World leaders have made a landmark pledge to end deforestation by 2030 but deforestation and forest degradation continue unabated. In 2022, global gross deforestation reached 6.6 million hectares and is particularly worrisome in tropical forests, where an area the size of Denmark has been lost. We’re not making anything like the progress required.

So can we turn things around by the end of the decade? It will take a monumental effort but, as we celebrate the annual International Day of Forests, here are five trends that suggest we can do it.

1. Climate and nature agendas are converging – and forests are at the heart of both

We’ve known for many years that forests are vital allies in combating climate change. We know, too, that forests are crucial for biodiversity, home to around two-thirds of all land-based species. Later this year, Colombia will host the first UN biodiversity Conference of Parties (COP) since the Kunming–Montreal Global Biodiversity Framework came into effect. This will be a chance to see what progress has been made in the two years following the historic agreement by 196 countries to halt and reverse nature loss by 2030.

What’s exciting is that, increasingly, leaders are acknowledging that climate and nature are two sides of the same coin. This was recognized at the last UNFCCC Climate COP in a joint statement on climate, nature and people, which affirmed the need "to urgently address climate change, biodiversity loss and land degradation together in a coherent, synergetic and holistic manner" – offering a major boost to efforts to conserve, restore and sustainably manage forests.

2. Global agreements are spurring national-level action

International conferences, treaties and declarations aren’t just words – they drive action on the ground. Under the Paris Agreement, every country must submit a climate action plan called an NDC (nationally determined contribution): many have made forests a key part of their NDCs, as well as their related climate adaptation plans.

Similarly, under the Kunming-Montreal Global Biodiversity Framework, countries must develop a national biodiversity strategy and action plan (NBSAP). This offers huge opportunities for forests as countries seek to meet globally agreed targets, such as effectively protecting at least 30% of all land and sea by 2030.

Importantly, NDCs and NBSAPs are regularly reviewed and updated, and we’re seeing increasing efforts to align them and develop solutions that benefit people, nature and the climate together.  

3. Indigenous rights and roles are gaining recognition

Indigenous Peoples have been guardians of nature for countless generations. Their ancestral forests and other ecosystems cover a quarter of the world’s land surface but hold up to 80% of its remaining biodiversity. Research shows that Indigenous lands are at least as effective as formal protected areas in preventing deforestation and forest degradation. Yet Indigenous Peoples and local communities formally govern only 10% of their lands and waters, and for too long they’ve been sidelined in debates and decisions on conservation and development.

Encouragingly, this is beginning to change, with coalitions of Indigenous Peoples becoming more prominent on the global stage and in country-level decision-making. Globally, there is growing recognition of the important roles and contributions of Indigenous Peoples as partners in the conservation, restoration, and sustainable use agenda. Importantly, there’s increased recognition that Indigenous rights and knowledge must be respected and their efforts supported if we are to meet the 30x30 target.

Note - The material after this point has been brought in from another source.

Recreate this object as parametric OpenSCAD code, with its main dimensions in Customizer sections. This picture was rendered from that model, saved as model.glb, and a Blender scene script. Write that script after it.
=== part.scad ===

Last year, I was privileged to witness first-hand how partnerships with Indigenous communities are helping to conserve the Amazon rainforest in Ecuador – just one of many examples that point to a new way forward.

4. New finance for forests is emerging

Despite various government pledges, finance for forests falls far short of what’s needed to end deforestation by 2030, with just US$2.2 billion of public funds channeled into forests each year. For comparison, more than 100 times this amount is spent on environmentally harmful subsidies, including those which actively encourage deforestation. Repurposing these – as countries have pledged to do – could go a long way towards plugging the forest finance gap, estimated at $460 billion annually.

Other mechanisms are emerging capable of channelling finance at scale towards forest conservation, restoration and other nature-based solutions, particularly in developing countries such as those of the Congo Basin. Climate-related finance is one important area – including voluntary carbon markets, which have come under much-needed scrutiny over the past year. While rigorous, credible carbon credits still have a role to play, they should never be seen as a substitute for reducing greenhouse gas emissions, and it’s important to look at other sources of finance. 

I’ve just returned from Cameroon, where I met with representatives from the Central African Forests Commission (COMIFAC), to explore what financial mechanisms would best fit the needs of the countries to preserve their forest. Last year, we jointly commissioned Climate Focus to assess finance options for high integrity forests and now we are moving towards feasibility assessments for some of the more promising mechanisms.

5. Private sector efforts are gathering momentum

Forestry companies, agribusinesses and the companies that buy from them have a huge impact on forests – but can be a force for good too. Members of our Forests Forward platform are having positive impacts on forests through responsible sourcing, improved forest management and investing in forest landscapes. And many leading businesses, and the banks and finance institutions that back them, have committed to deforestation-free supply chains.

Adding weight to these voluntary initiatives are new regulations like the EU Deforestation Law, which makes it illegal to sell products linked with deforestation on the EU market. Under the Global Biodiversity Framework, large businesses and financial institutions will have to assess and disclose their risks, impacts and dependencies on biodiversity by 2030 – something that we campaigned for alongside more than 400 businesses with revenues of over US$2 trillion.

Together, these trends are driving increased understanding of the value of forests, more strategic and joined-up thinking, greater coordination, more resources and new partnerships – all of which are crucial to make this the decade that we end deforestation for good.